Plus, allowing any user to install or update Xcode would be highly problematic in this use case. It would be better to install a specific version directly from the developer site instead of using the Mac App Store. I don't know if that could be overridden or not. I've never tried it.


Also, if you have Xcode installed, you shouldn't install the command line tools. For one, you don't need them. For another, it is very easy to get them out of sync. Why bother?

Nov 3, 2021 6:42 PM in response to johnnyjackhammer

johnnyjackhammer wrote:

Homebrew requires the command line tools.

To quote the Homebrew installation requirements:

Most formulae require a compiler. A handful require a full Xcode installation. You can install Xcode, the CLT, or both; Homebrew supports all three configurations.


Also, nearly impossible to know which version of Xcode is compatible with which version of mac OS.
It's confusing enough that a website was created to solve the confusion.... not run by Apple.

This information is always in the Xcode release notes. It used to be listed on the developer download site.


Apple is just responding to its user base. No matter how buggy the latest OS version is, people drop everything to install the latest and "greatest". So why should Apple bother anymore? You need the latest Xcode version for the latest OS version. That means Xcode 13.1 on macOS 12.0.1. Developers are even worse, they are always on the betas. Current versions are Xcode 13.2 and macOS 12.1.

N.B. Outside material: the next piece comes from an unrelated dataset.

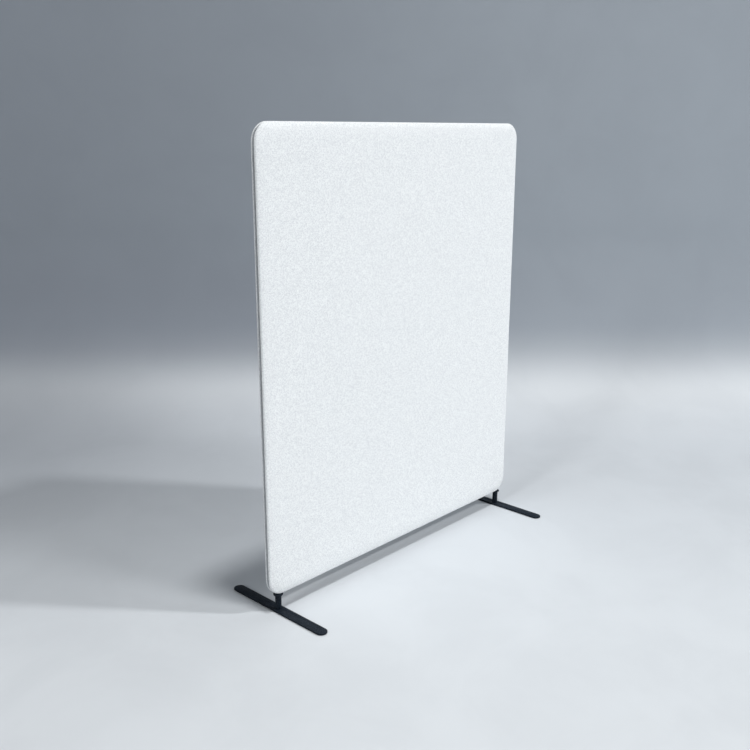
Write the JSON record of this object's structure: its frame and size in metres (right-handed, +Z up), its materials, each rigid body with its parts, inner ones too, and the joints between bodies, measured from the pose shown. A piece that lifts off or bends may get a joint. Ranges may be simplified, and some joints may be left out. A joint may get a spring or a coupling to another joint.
{
  "type": "acoustic divider screen",
  "caption": "Free-standing upholstered acoustic screen with rounded corners, a zip round its edge, and flat steel feet on short round posts that turn in line for storage.",
  "frame": {"origin": "on the floor, in the middle of the rectangle that the screen covers as seen from above", "axes": "+Z up, +X along the panel to the right as its front is faced, -Y out of the front face towards the viewer"},
  "size_m": [1.2, 0.414, 1.44],
  "materials": {
    "timber": "matte",
    "block_board": "matte",
    "dowel_wood": "matte",
    "absorber": "matte",
    "wadding": "matte",
    "felt_fabric": "matte",
    "seam_tape": "matte",
    "zip_tape": "matte",
    "zip_coil": "satin",
    "zip_metal": "satin",
    "insert_metal": "satin",
    "bolt_steel": "satin",
    "black_coating": "satin",
    "pad_rubber": "matte"
  },
  "bodies": {
    "panel": {"top_rail": "timber", "bottom_rail": "timber", "left_stile": "timber", "right_stile": "timber", "middle_rail": "timber", "top_left_block": "block_board", "top_right_block": "block_board", "bottom_left_block": "block_board", "bottom_right_block": "block_board", "frame_dowels": "dowel_wood", "upper_core": "absorber", "lower_core": "absorber", "front_wadding": "wadding", "back_wadding": "wadding", "front_cover": "felt_fabric", "back_cover": "felt_fabric", "bottom_seam": "seam_tape", "front_zip_tape": "zip_tape", "back_zip_tape": "zip_tape", "front_zip_coil": "zip_coil", "back_zip_coil": "zip_coil", "zip_end_stops": "zip_metal", "left_insert": "insert_metal", "right_insert": "insert_metal", "left_bolt": "bolt_steel", "right_bolt": "bolt_steel", "left_collar": "black_coating", "right_collar": "black_coating"},
    "left_foot": {"left_post": "black_coating", "left_foot_bar": "black_coating", "left_foot_pads": "pad_rubber"},
    "right_foot": {"right_post": "black_coating", "right_foot_bar": "black_coating", "right_foot_pads": "pad_rubber"},
    "slider": {"zip_slider": "zip_metal"},
    "pull": {"zip_pull": "zip_metal"}
  },
  "joints": [
    {"name": "left_foot_turn", "type": "hinge", "parent": "panel", "child": "left_foot", "pos_m": [-0.56, 0, 0.006], "axis": [0, 0, 1], "range_deg": [-90, 90]},
    {"name": "right_foot_turn", "type": "hinge", "parent": "panel", "child": "right_foot", "pos_m": [0.56, 0, 0.006], "axis": [0, 0, 1], "range_deg": [-90, 90]},
    {"name": "zip_slide", "type": "slide", "parent": "panel", "child": "slider", "axis": [0, 0, 1], "range_m": [0, 1.256]},
    {"name": "pull_swing", "type": "hinge", "parent": "slider", "child": "pull", "pos_m": [0.59785, 0, 0.1233], "axis": [0, -1, 0], "range_deg": [0, 170]}
  ]
}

No where in Xcode does it speak of these limitations. These are unwritten limitations?

What limitations? You mean installing both Command Line Tools and Xcode? Where is the limitation? You did both didn't you? It just scrambled the Mac App Store logic. There are different levels of support. That does not necessarily imply any limitation. If you install one version of Xcode and a mismatched version of Command Line Tools on an old version of macOS, you run a big risk of experiencing "undefined" results.


In general, you shouldn't install both. First of all, there is no need. Xcode doesn't need the Command Line Tools. Secondly, the Command Line Tools were designed strictly for people building open source software on their Mac to run locally. Xcode is designed for people building their software to run on iPhones. You really don't want your iPhone code to pick up some x86 header file from /usr/include. It is better to keep all of that separate.